Celebrating 14 years in Ireland! Part three

The first taxi in line at the airport made an immediate impression.  On the back window of the cab, there was a Confederate flag.  Next to it, there was a X-wing Fighter Squadron sign.  Not being a fan of Star Wars, I didn’t notice the other sign.  Likewise, Bill didn’t notice the flag, but did see the Star Wars reference.

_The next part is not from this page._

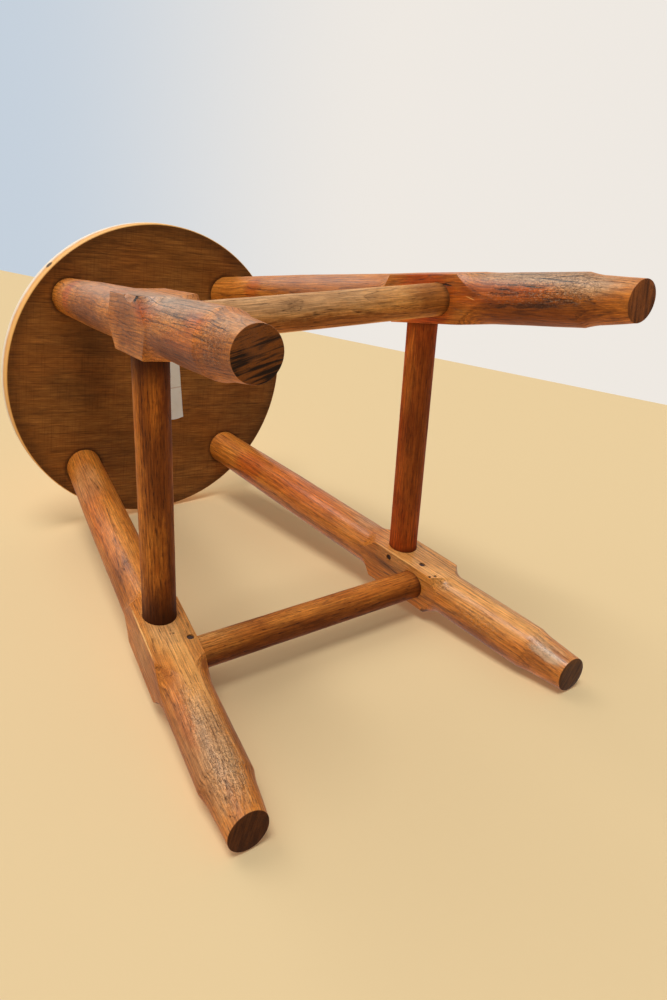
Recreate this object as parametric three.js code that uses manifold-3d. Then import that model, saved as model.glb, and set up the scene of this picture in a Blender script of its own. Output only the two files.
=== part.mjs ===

I posted about seeing the Confederate battle flag on Facebook and quite a few of my American friends were shocked and dismayed.  However, I get the impression that Europeans who admire that flag don’t associate it with racism the way many Americans do.  I have seen that flag displayed in other European countries.  In fact, last year I saw it prominently displayed at an Italian rest stop.  One of my friends, who is himself Italian, explained that some Europeans see the flag as more of a symbol of rebellion than racism.  A Swedish friend agreed.

Along with having interesting decorations on his taxi, our cab driver turned out to be quite a good reader of people.  After welcoming us to Ireland, he quickly realized Bill had been in the military and said, “Happy Veteran’s Day.”  Then he and Bill had an entertaining discussion about the Irish military versus the U.S. military.  The cabbie served three years in the Irish Army and said he’d hated it, although he claimed to be fascinated by all things military.

When Bill started talking, the cab driver pegged Bill as a retired Master Sergeant and was shocked when Bill told him he’d retired as a Lieutenant Colonel.  The driver explained that in the Irish military, there’s a huge, discernible difference between officers and enlisted personnel and it all comes from how they carry themselves.  Apparently, in Ireland, officers are snobs.  Or so he told us, anyway.  It was an eye opener to hear the cab driver’s impressions of American military members, though on the whole, he did seem to be pretty positive.

Naturally, the cab driver, along with many other people we’ve met so far, also had comments about our recent shocking election results.  I don’t remember everything he said, though, because by that point I was exhausted and had a terrible headache.  I do remember him talking about how very safe Dublin is and how much he loves his city, as well as his country.  It was nice to hear.

We soon reached the Marker Hotel, where a man in a top hat opened the cab door for me.  I hadn’t been expecting that level of service, so it took me off guard.  We checked into the hotel, where a smiling lady with an eastern European accent welcomed us and convinced us to upgrade our room to a deluxe.  I’m not sure it was worth the extra money to get the deluxe room, but we were tired and weak from travel.  We also got breakfast included, which at 21,50 euros a person was a bit ridiculous.  For those who are thinking about booking the Marker Hotel, I’ll just say that the buffet breakfast at the hotel is fine, but there is a nearby Starbuck’s if you want a less expensive option for breakfast.  As for the hotel, it offers an enormous buffet with hot and cold items, as well as raw honey of all things.  They actually have a honeycomb on the buffet!

Our deluxe room was nice enough with its view of a big theater and the Bank of Ireland.  It had a marble bathroom and a well appointed minibar, as well as a very comfortable bed and flatscreen TV.  WiFi was completely free and unfettered.  It was fast and reliable.

A few shots of the hotel room…

The bed was a sight for sore eyes!

Nice welcome from the hotel on the TV.

Dinner the first night.  It was just what I needed.

Part of the large breakfast spread.

This is a crappy photo, but it’s a picture of the honeycomb.  You can just take a piece and chew it.  Or you can take some of the raw honey from the bowl below it.  I tried some this morning and it was delicious.

We were too tired and I had too much of a headache to go searching for dinner, so we ordered room service.  While we ate ginger carrot soup, Irish soda bread, and brownies with ice cream, we watched a very interesting British television show about police officers.  I would say it was roughly akin to Cops.  I am fascinated by all things police related.  One thing I noticed was that it seemed like the police on the show were more civil than a lot of American cops seem to be.  But given how ready for bed I was, I didn’t take too much time to think about that too much.

After we ate, Bill and I crashed hard.  We had big plans for Saturday that involved a trip to Kilkenny, where we’d be visiting the Smithwick’s Experience, a tour I prebooked after buying tickets to the Guinness Experience in Dublin.  Kilkenny is about 90 minutes from Dublin by train and the trains to and from there don’t run constantly.  Consequently, we knew we needed to be at the train station in time to catch the 10:15 coach heading south.  That train ride, as well as the tour, turned out to be a lot more fun than we thought it would be.  More on that in part four!

The view from our room.

Bill enjoys the Irish Times.  It came with the room.  He said it was “hilarious”.